## Aim
Would you return all of this data exactly, leaving nothing out?
▬▬▬▬▬▬▬▬▬▬
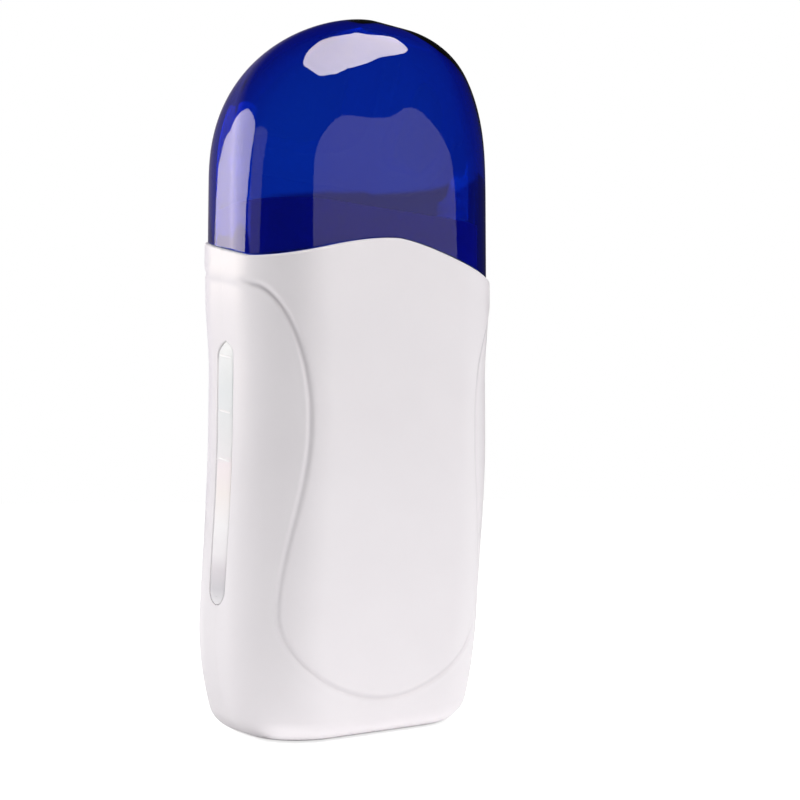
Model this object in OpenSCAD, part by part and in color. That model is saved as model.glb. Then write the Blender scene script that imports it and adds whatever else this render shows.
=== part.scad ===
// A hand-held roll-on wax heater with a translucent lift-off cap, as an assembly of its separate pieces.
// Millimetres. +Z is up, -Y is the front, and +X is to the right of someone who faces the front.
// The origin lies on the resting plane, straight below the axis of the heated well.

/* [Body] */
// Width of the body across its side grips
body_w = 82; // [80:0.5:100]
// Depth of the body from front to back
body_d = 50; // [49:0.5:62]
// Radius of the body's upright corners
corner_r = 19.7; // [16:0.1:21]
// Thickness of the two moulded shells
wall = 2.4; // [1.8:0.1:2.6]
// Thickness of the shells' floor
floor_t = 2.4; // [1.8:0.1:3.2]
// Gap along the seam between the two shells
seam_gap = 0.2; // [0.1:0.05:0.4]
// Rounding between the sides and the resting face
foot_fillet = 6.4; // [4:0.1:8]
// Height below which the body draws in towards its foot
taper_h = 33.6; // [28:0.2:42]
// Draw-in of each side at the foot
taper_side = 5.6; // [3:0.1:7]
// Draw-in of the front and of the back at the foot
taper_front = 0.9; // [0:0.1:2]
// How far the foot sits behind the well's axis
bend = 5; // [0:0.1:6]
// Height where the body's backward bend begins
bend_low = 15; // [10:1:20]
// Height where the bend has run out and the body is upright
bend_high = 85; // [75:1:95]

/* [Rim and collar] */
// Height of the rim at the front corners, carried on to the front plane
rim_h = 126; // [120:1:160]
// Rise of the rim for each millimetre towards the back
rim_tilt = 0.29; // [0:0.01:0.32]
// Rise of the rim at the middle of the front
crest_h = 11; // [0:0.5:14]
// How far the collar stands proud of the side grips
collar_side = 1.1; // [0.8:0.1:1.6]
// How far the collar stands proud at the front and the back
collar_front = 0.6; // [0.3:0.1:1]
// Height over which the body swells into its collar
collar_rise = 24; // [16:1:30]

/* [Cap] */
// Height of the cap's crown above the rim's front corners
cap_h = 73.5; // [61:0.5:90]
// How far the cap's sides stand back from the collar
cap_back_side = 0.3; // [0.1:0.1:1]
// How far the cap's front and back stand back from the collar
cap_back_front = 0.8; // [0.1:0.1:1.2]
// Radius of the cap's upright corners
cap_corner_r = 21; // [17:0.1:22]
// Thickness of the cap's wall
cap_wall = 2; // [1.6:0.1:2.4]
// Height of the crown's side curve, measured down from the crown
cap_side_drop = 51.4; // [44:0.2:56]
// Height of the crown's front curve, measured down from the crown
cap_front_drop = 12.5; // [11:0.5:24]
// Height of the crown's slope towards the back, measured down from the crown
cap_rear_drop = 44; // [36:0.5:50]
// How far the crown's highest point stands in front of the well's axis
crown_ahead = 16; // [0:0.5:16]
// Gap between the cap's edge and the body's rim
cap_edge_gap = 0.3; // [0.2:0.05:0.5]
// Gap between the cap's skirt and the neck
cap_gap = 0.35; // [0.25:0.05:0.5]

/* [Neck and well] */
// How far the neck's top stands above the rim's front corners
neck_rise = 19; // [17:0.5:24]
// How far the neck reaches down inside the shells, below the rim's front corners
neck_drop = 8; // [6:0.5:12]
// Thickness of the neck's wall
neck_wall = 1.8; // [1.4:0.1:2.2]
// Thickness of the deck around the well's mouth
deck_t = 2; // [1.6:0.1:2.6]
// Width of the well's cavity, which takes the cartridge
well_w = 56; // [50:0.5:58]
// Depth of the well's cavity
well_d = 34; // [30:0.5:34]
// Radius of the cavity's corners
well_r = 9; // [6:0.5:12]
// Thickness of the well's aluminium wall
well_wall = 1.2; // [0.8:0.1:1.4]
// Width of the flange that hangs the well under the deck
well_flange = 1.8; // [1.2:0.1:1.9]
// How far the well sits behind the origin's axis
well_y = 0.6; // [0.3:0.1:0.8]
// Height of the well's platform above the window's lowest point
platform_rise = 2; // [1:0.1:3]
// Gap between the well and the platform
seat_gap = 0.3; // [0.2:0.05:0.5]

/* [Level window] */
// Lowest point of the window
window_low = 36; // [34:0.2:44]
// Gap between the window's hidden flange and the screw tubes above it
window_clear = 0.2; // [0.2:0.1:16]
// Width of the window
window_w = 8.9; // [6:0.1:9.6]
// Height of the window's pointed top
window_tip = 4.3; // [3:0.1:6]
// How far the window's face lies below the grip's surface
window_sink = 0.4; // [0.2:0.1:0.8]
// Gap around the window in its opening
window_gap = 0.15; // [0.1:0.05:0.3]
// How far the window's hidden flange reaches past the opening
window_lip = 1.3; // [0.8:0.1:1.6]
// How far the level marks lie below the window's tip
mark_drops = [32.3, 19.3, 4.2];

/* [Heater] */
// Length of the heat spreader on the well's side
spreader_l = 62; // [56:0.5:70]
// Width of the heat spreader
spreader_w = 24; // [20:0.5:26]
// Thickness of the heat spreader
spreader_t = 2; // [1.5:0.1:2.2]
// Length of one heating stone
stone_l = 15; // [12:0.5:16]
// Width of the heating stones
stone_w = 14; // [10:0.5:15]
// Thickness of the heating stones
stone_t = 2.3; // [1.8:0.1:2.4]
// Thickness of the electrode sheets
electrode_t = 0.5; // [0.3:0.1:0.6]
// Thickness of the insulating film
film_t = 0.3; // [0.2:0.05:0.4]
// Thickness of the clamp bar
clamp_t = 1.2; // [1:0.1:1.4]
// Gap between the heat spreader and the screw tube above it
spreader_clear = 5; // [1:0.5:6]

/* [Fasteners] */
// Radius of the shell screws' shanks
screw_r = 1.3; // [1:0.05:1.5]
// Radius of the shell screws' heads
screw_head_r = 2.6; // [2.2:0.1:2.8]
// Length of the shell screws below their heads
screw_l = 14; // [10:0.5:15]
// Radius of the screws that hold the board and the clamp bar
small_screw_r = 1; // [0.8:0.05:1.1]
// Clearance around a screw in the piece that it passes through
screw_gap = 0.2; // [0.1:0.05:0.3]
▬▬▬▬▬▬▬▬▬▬
## Expected answer
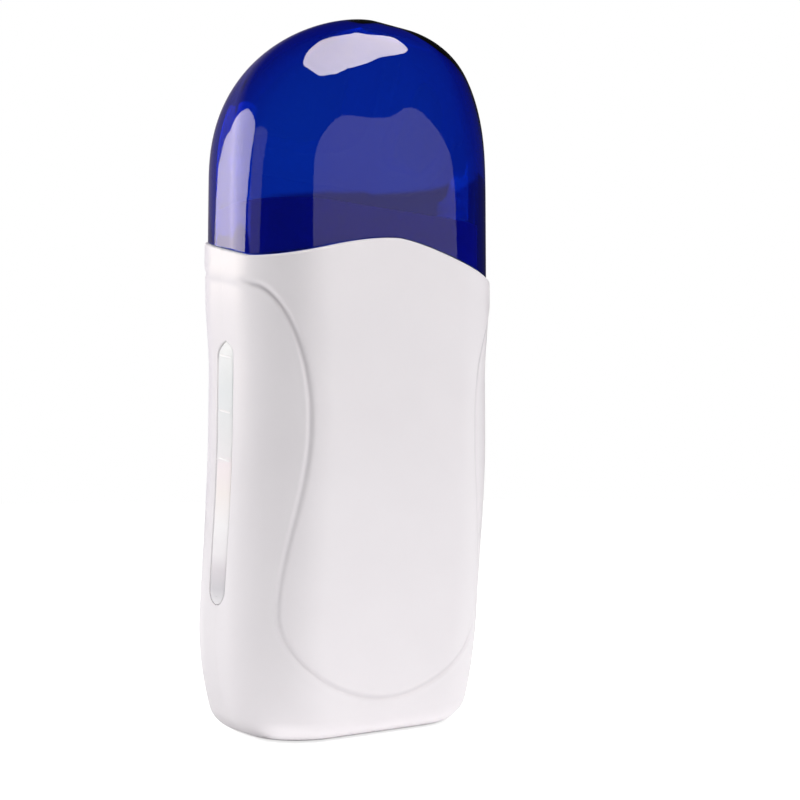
Model this object in OpenSCAD, part by part and in color. That model is saved as model.glb. Then write the Blender scene script that imports it and adds whatever else this render shows.
=== part.scad ===
// A hand-held roll-on wax heater with a translucent lift-off cap, as an assembly of its separate pieces.
// Millimetres. +Z is up, -Y is the front, and +X is to the right of someone who faces the front.
// The origin lies on the resting plane, straight below the axis of the heated well.

/* [Body] */
// Width of the body across its side grips
body_w = 82; // [80:0.5:100]
// Depth of the body from front to back
body_d = 50; // [49:0.5:62]
// Radius of the body's upright corners
corner_r = 19.7; // [16:0.1:21]
// Thickness of the two moulded shells
wall = 2.4; // [1.8:0.1:2.6]
// Thickness of the shells' floor
floor_t = 2.4; // [1.8:0.1:3.2]
// Gap along the seam between the two shells
seam_gap = 0.2; // [0.1:0.05:0.4]
// Rounding between the sides and the resting face
foot_fillet = 6.4; // [4:0.1:8]
// Height below which the body draws in towards its foot
taper_h = 33.6; // [28:0.2:42]
// Draw-in of each side at the foot
taper_side = 5.6; // [3:0.1:7]
// Draw-in of the front and of the back at the foot
taper_front = 0.9; // [0:0.1:2]
// How far the foot sits behind the well's axis
bend = 5; // [0:0.1:6]
// Height where the body's backward bend begins
bend_low = 15; // [10:1:20]
// Height where the bend has run out and the body is upright
bend_high = 85; // [75:1:95]

/* [Rim and collar] */
// Height of the rim at the front corners, carried on to the front plane
rim_h = 126; // [120:1:160]
// Rise of the rim for each millimetre towards the back
rim_tilt = 0.29; // [0:0.01:0.32]
// Rise of the rim at the middle of the front
crest_h = 11; // [0:0.5:14]
// How far the collar stands proud of the side grips
collar_side = 1.1; // [0.8:0.1:1.6]
// How far the collar stands proud at the front and the back
collar_front = 0.6; // [0.3:0.1:1]
// Height over which the body swells into its collar
collar_rise = 24; // [16:1:30]

/* [Cap] */
// Height of the cap's crown above the rim's front corners
cap_h = 73.5; // [61:0.5:90]
// How far the cap's sides stand back from the collar
cap_back_side = 0.3; // [0.1:0.1:1]
// How far the cap's front and back stand back from the collar
cap_back_front = 0.8; // [0.1:0.1:1.2]
// Radius of the cap's upright corners
cap_corner_r = 21; // [17:0.1:22]
// Thickness of the cap's wall
cap_wall = 2; // [1.6:0.1:2.4]
// Height of the crown's side curve, measured down from the crown
cap_side_drop = 51.4; // [44:0.2:56]
// Height of the crown's front curve, measured down from the crown
cap_front_drop = 12.5; // [11:0.5:24]
// Height of the crown's slope towards the back, measured down from the crown
cap_rear_drop = 44; // [36:0.5:50]
// How far the crown's highest point stands in front of the well's axis
crown_ahead = 16; // [0:0.5:16]
// Gap between the cap's edge and the body's rim
cap_edge_gap = 0.3; // [0.2:0.05:0.5]
// Gap between the cap's skirt and the neck
cap_gap = 0.35; // [0.25:0.05:0.5]

/* [Neck and well] */
// How far the neck's top stands above the rim's front corners
neck_rise = 19; // [17:0.5:24]
// How far the neck reaches down inside the shells, below the rim's front corners
neck_drop = 8; // [6:0.5:12]
// Thickness of the neck's wall
neck_wall = 1.8; // [1.4:0.1:2.2]
// Thickness of the deck around the well's mouth
deck_t = 2; // [1.6:0.1:2.6]
// Width of the well's cavity, which takes the cartridge
well_w = 56; // [50:0.5:58]
// Depth of the well's cavity
well_d = 34; // [30:0.5:34]
// Radius of the cavity's corners
well_r = 9; // [6:0.5:12]
// Thickness of the well's aluminium wall
well_wall = 1.2; // [0.8:0.1:1.4]
// Width of the flange that hangs the well under the deck
well_flange = 1.8; // [1.2:0.1:1.9]
// How far the well sits behind the origin's axis
well_y = 0.6; // [0.3:0.1:0.8]
// Height of the well's platform above the window's lowest point
platform_rise = 2; // [1:0.1:3]
// Gap between the well and the platform
seat_gap = 0.3; // [0.2:0.05:0.5]

/* [Level window] */
// Lowest point of the window
window_low = 36; // [34:0.2:44]
// Gap between the window's hidden flange and the screw tubes above it
window_clear = 0.2; // [0.2:0.1:16]
// Width of the window
window_w = 8.9; // [6:0.1:9.6]
// Height of the window's pointed top
window_tip = 4.3; // [3:0.1:6]
// How far the window's face lies below the grip's surface
window_sink = 0.4; // [0.2:0.1:0.8]
// Gap around the window in its opening
window_gap = 0.15; // [0.1:0.05:0.3]
// How far the window's hidden flange reaches past the opening
window_lip = 1.3; // [0.8:0.1:1.6]
// How far the level marks lie below the window's tip
mark_drops = [32.3, 19.3, 4.2];

/* [Heater] */
// Length of the heat spreader on the well's side
spreader_l = 62; // [56:0.5:70]
// Width of the heat spreader
spreader_w = 24; // [20:0.5:26]
// Thickness of the heat spreader
spreader_t = 2; // [1.5:0.1:2.2]
// Length of one heating stone
stone_l = 15; // [12:0.5:16]
// Width of the heating stones
stone_w = 14; // [10:0.5:15]
// Thickness of the heating stones
stone_t = 2.3; // [1.8:0.1:2.4]
// Thickness of the electrode sheets
electrode_t = 0.5; // [0.3:0.1:0.6]
// Thickness of the insulating film
film_t = 0.3; // [0.2:0.05:0.4]
// Thickness of the clamp bar
clamp_t = 1.2; // [1:0.1:1.4]
// Gap between the heat spreader and the screw tube above it
spreader_clear = 5; // [1:0.5:6]

/* [Fasteners] */
// Radius of the shell screws' shanks
screw_r = 1.3; // [1:0.05:1.5]
// Radius of the shell screws' heads
screw_head_r = 2.6; // [2.2:0.1:2.8]
// Length of the shell screws below their heads
screw_l = 14; // [10:0.5:15]
// Radius of the screws that hold the board and the clamp bar
small_screw_r = 1; // [0.8:0.05:1.1]
// Clearance around a screw in the piece that it passes through
screw_gap = 0.2; // [0.1:0.05:0.3]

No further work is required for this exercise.